Et, par la répétition, j’ai aussi affiné mon regard, posé mes propres repères, gagné en exigence, sans (trop de) rigidité.

La photographie, mémoire du sensible.

Ce projet est devenu une forme de journal. Pas un journal illustré, non. Plutôt une écriture à l’image, intuitive, instinctive. L’appareil a capté ce que je n’avais pas toujours les mots pour dire.

Je n’ai pas tant chercher à documenter ma vie, mais plutôt à en recueillir la texture, le grain, les ruptures, les tendresses. Ces photos sont des fragments, des échos, des confidences visuelles. Elles parlent d’absence et de présence. D’instants partagés, parfois avec des inconnus, d’autres fois, avec celles et ceux qui composent (ou composaient) mon quotidien.

Catharsis photographique et résilience émotionnelle

La série a pris une autre dimension à mesure que la vie m’imposait ses épreuves.

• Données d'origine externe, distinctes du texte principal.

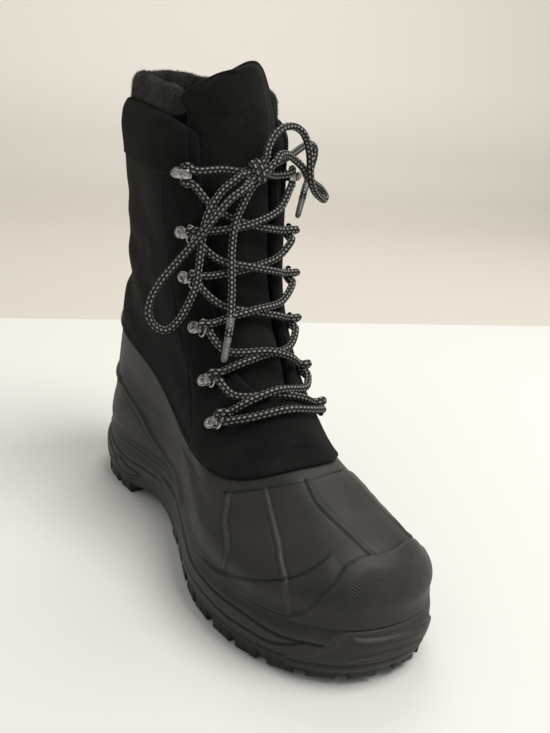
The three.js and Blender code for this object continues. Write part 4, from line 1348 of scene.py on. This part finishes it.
# Rows and degrees of the shaft's grid: below the slot it is closed, above it is open in front.
def shaftGrid(columns):
    foot = shaftSize["slotRow"]
    nominal = evenDegrees(8, columns, 0, 359.999) * 360 / 359.999
    fromToe = np.abs(signedDegrees(nominal))
    edgeRow = clothEdgeRow(nominal)
    lower = np.linspace(0, 1, 34)[:-1]
    rowGrid = [edgeRow + (foot - edgeRow) * share for share in lower]
    degGrid = [nominal] * len(lower)
    # The top edge drops and rounds off towards the tongue.
    corner = np.clip(1 - fromToe / 16, 0, 1)
    top = shaftSize["topRow"] - shaftSize["cornerDrop"] * (1 - np.sqrt(1 - corner**2 * 0.98))
    top = top - shaftSize["frontDrop"] * (1 - smoothStep(10, 70, fromToe))
    near = np.clip(1 - fromToe / 75, 0, 1) ** 1.5
    isLateral = np.arange(columns) < columns / 2
    for share in np.linspace(0, 1, 150) ** 1.12:
        rows = foot + (top - foot) * share
        slot = np.where(isLateral, throatEdge(rows[0], 1), -throatEdge(rows[0], -1))
        rowGrid.append(rows)
        degGrid.append(nominal + slot * near)
    return nominal, np.array(rowGrid), np.array(degGrid), len(lower)


# How far the cloth stands out, and how far inside a suede piece each point is.
def shaftHeights(base, rowGrid, degGrid, openRow):
    points = base.reshape(-1, 3)
    row, fromToe = rowGrid.ravel(), np.abs(signedDegrees(degGrid)).ravel()
    edgeLine = np.vstack([base[openRow:, -1][::-1], base[openRow:, 0]])
    fromThroat = distanceTo(points, edgeLine[::3])
    fromBottom = distanceTo(points, np.vstack([base[0, ::6], base[0, :1]]))
    fromTop = distanceTo(points, np.vstack([base[-1, ::5], base[-1, -1:]]))
    height = np.full(len(points), lapProud)
    height -= 1.1 * (1 - smoothStep(0, 1.6, fromThroat))
    height -= 1.0 * (1 - smoothStep(0, 1.3, fromBottom))
    height += creaseHeights(points) * smoothStep(3, 12, fromThroat)
    # The eyestay and the front are suede, laid over the nylon; so are the top band and the heel panel.
    rows, degs = zip(*shaftFeatures["eyestay"][::-1])
    near = nearBoth(points, shaftFeatures["eyestay"])
    stay = np.where(fromToe < np.abs(np.interp(row, rows, degs)), near, -near)
    stay = np.where((row < 6.2) & (fromToe < 64), np.abs(stay), stay)
    bandLine = np.vstack([lineOn(places) for places in twoSided(shaftFeatures["stitches"][1])])
    near = distanceTo(points, bandLine[::2])
    band = np.where(row > 10.85, near, -near)
    band = np.where(fromToe < 56, -20, band)
    rows, degs = zip(*shaftFeatures["backSeam"][::-1])
    near = nearBoth(points, shaftFeatures["backSeam"])
    heel = np.where((fromToe > np.interp(row, rows, degs)) & (row < 10.85), near, -near)
    suede = np.maximum.reduce([stay, band, heel])
    height += shaftSize["suedeProud"] * smoothStep(-0.5, 0.6, suede)
    height -= shaftSize["seamCut"] * crest(suede + 0.8, 0.9)
    # Beside the tongue the inner flap stands a little lower than the eyestay.
    near = nearBoth(points, shaftFeatures["flap"])
    flapDeg = np.interp(row, [10.25, 10.5, 10.9, 11.4, 12], [20, 31, 35.5, 38, 39])
    onFlap = (fromToe < flapDeg) & (row > 10.2)
    flap = smoothStep(-0.5, 0.5, np.where(onFlap, near, -near))
    height -= shaftSize["flapLower"] * flap * smoothStep(10.25, 10.8, row)
    suede = np.where(onFlap & (near > 0.2), -near, suede)
    # Collar band swells a little above its seam, and the top edge rolls in.
    height -= shaftSize["topRoll"] * np.clip(1 - fromTop / 7, 0, 1) ** 2
    height += shaftSize["bandSwell"] * crest(row - 11.4, 0.32) * smoothStep(6, 20, fromThroat)
    # A gentle, uneven drape all over.
    x, y, z = points.T
    wave = np.sin(x / 13 + z / 19) * np.sin(y / 15 - z / 23)
    height += shaftSize["drape"] * wave * smoothStep(4, 16, fromThroat) * smoothStep(3, 12, fromBottom)
    return height.reshape(rowGrid.shape), suede.reshape(rowGrid.shape)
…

Je ne l’ai pas interrompue. Au contraire, j’y ai trouvé un refuge. L’acte photographique est devenu un geste de survie émotionnelle. Comme si, en construisant un récit, même discret, je tentais de redonner un peu d’ordre au chaos.

Dans mes accompagnements photo, j’insiste souvent sur cette idée : photographier, c’est s’autoriser à ressentir. C’est laisser de la place à ce qui nous traverse, même si ça déborde un peu.

Au fil de cette année, la technique est restée présente — mais elle n’était plus le centre. J’ai laissé une large place à l’intuition. Je me suis parfois affranchi des règles de composition, d’exposition, de netteté. Parce que l’image, dans sa justesse narrative, ne demandait pas plus.

Paradoxalement, cette liberté m’a rendu plus rigoureux. L’œil s’est affiné. Le cadrage est devenu plus instinctif. La sélection plus cohérente.

Raconter une histoire avec ses images, c’est accepter de faire confiance à son regard, à ce qui vibre sincèrement en nous plutôt qu’à ce qui impressionne. C’est puiser dans les codes de l’universalité ce qui nous rend unique, sensible, et nous fait nous sentir vivant.